== What is asked ==
Tally the lines containing the word "scene" and give the total alone.
————
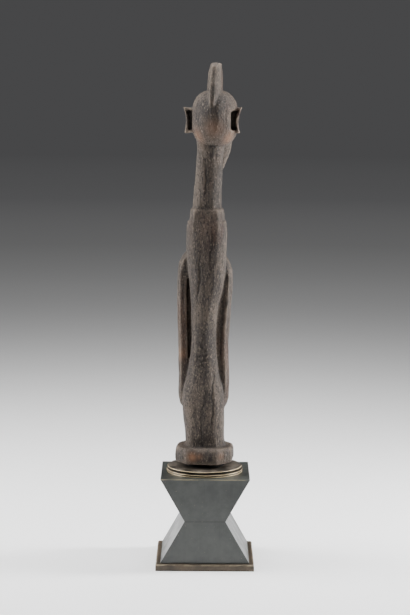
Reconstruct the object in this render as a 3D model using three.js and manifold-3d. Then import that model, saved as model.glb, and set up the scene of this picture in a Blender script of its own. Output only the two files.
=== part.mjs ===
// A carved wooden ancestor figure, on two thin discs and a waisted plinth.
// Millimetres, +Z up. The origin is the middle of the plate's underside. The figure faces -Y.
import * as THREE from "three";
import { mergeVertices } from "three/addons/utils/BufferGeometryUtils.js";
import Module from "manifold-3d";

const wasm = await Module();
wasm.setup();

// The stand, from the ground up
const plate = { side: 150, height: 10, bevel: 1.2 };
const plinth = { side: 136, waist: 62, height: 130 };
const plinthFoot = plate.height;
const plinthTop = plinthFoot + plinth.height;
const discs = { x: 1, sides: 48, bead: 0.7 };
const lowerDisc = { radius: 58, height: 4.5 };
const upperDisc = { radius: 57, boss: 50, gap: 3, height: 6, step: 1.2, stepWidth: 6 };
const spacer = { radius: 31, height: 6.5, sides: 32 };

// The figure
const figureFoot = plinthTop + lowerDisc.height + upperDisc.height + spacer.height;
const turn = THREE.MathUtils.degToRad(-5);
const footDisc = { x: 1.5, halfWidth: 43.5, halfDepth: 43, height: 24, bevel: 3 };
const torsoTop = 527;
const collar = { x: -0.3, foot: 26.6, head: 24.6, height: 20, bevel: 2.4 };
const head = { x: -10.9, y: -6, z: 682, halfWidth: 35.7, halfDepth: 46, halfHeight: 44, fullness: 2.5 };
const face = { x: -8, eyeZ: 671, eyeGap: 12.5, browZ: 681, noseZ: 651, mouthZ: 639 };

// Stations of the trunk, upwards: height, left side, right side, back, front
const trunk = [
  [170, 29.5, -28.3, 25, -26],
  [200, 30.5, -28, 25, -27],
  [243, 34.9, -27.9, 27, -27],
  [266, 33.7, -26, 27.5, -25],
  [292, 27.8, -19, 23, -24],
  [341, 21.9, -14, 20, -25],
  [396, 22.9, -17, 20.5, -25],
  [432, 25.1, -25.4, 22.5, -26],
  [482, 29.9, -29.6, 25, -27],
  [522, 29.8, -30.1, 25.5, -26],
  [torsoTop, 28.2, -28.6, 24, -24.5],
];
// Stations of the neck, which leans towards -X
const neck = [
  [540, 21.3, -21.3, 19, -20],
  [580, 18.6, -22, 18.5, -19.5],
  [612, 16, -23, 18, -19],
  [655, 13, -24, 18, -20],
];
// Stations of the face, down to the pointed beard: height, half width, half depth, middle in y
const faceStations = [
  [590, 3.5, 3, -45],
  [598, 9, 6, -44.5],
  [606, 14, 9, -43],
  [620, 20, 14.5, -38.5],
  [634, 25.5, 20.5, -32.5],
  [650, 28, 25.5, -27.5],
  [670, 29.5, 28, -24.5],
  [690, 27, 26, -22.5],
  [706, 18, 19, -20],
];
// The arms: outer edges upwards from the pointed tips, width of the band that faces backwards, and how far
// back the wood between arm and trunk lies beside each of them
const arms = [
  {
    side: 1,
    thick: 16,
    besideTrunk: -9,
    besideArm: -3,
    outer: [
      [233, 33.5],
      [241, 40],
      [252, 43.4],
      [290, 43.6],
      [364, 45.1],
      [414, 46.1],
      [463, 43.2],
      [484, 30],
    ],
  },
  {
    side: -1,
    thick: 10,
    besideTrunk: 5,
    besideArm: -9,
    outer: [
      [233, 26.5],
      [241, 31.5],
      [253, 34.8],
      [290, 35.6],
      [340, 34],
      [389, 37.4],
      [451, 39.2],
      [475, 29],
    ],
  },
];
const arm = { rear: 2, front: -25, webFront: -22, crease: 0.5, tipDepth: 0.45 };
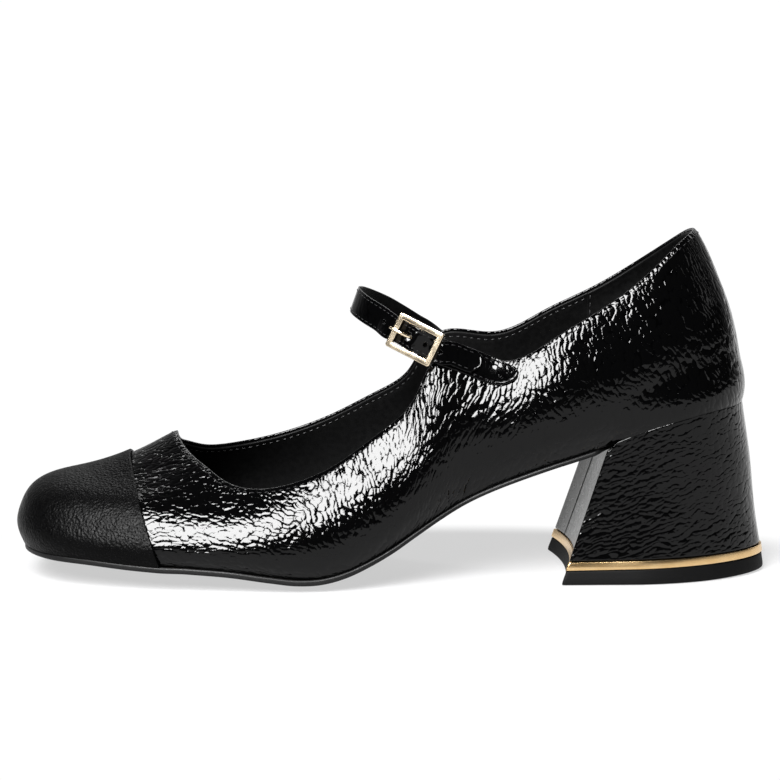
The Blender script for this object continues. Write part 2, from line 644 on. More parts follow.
————
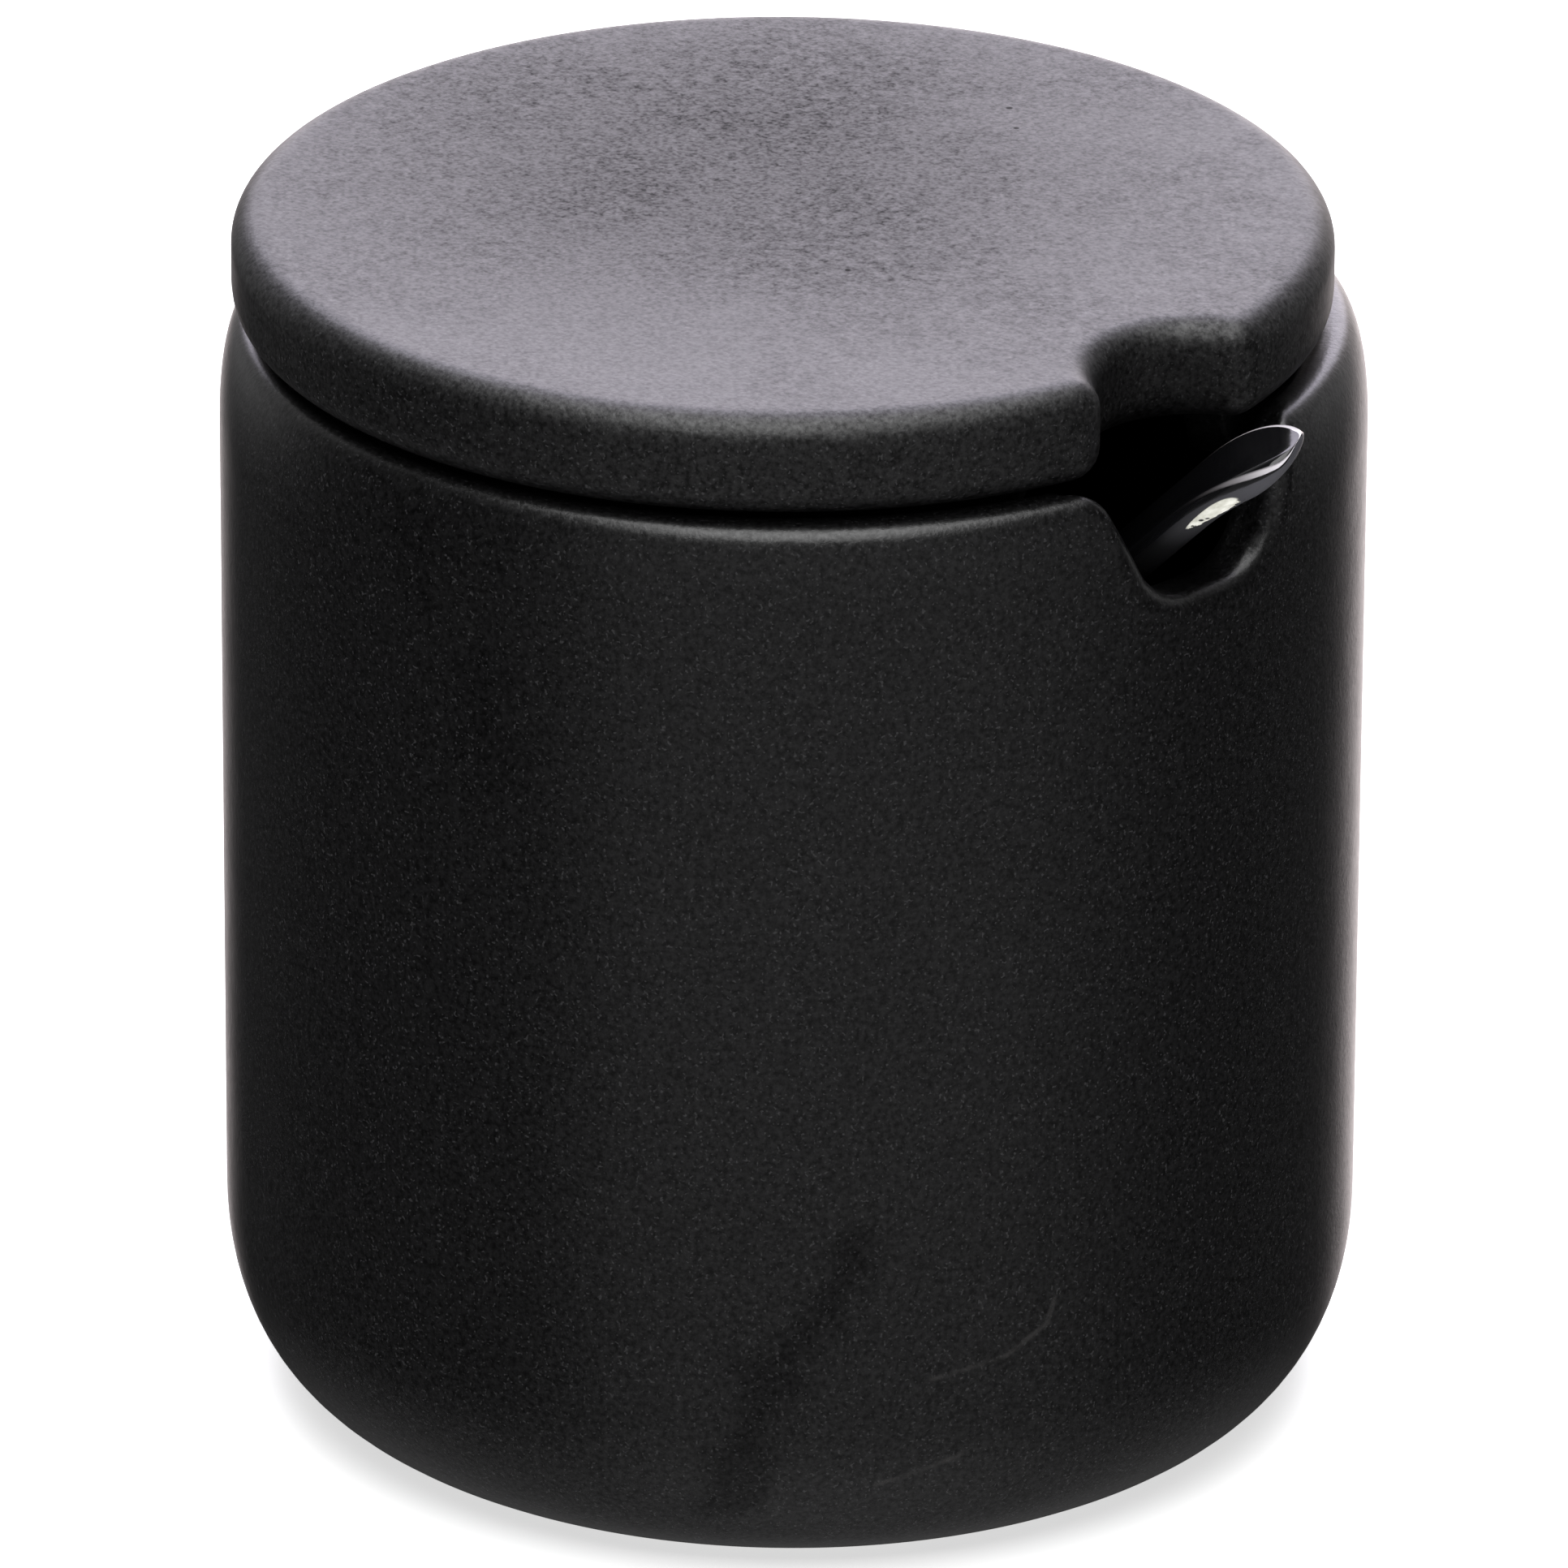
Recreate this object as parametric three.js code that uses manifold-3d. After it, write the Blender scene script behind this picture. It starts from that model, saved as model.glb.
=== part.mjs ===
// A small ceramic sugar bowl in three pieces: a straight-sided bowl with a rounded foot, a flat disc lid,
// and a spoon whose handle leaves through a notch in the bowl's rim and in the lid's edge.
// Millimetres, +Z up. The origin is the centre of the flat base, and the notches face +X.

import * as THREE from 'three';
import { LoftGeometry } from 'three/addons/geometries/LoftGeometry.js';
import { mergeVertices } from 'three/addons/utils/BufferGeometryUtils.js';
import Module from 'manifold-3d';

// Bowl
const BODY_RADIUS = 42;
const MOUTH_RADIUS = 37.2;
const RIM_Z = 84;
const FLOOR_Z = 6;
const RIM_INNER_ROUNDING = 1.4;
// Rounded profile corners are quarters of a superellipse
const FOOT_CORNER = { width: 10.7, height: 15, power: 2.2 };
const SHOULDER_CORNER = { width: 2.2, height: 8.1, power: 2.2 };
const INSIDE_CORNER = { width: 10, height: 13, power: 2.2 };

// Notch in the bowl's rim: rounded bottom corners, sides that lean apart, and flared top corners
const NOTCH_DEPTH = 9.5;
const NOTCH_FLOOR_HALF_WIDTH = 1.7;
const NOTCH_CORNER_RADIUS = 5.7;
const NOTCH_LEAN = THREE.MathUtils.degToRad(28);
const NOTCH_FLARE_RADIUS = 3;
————
== Response ==
2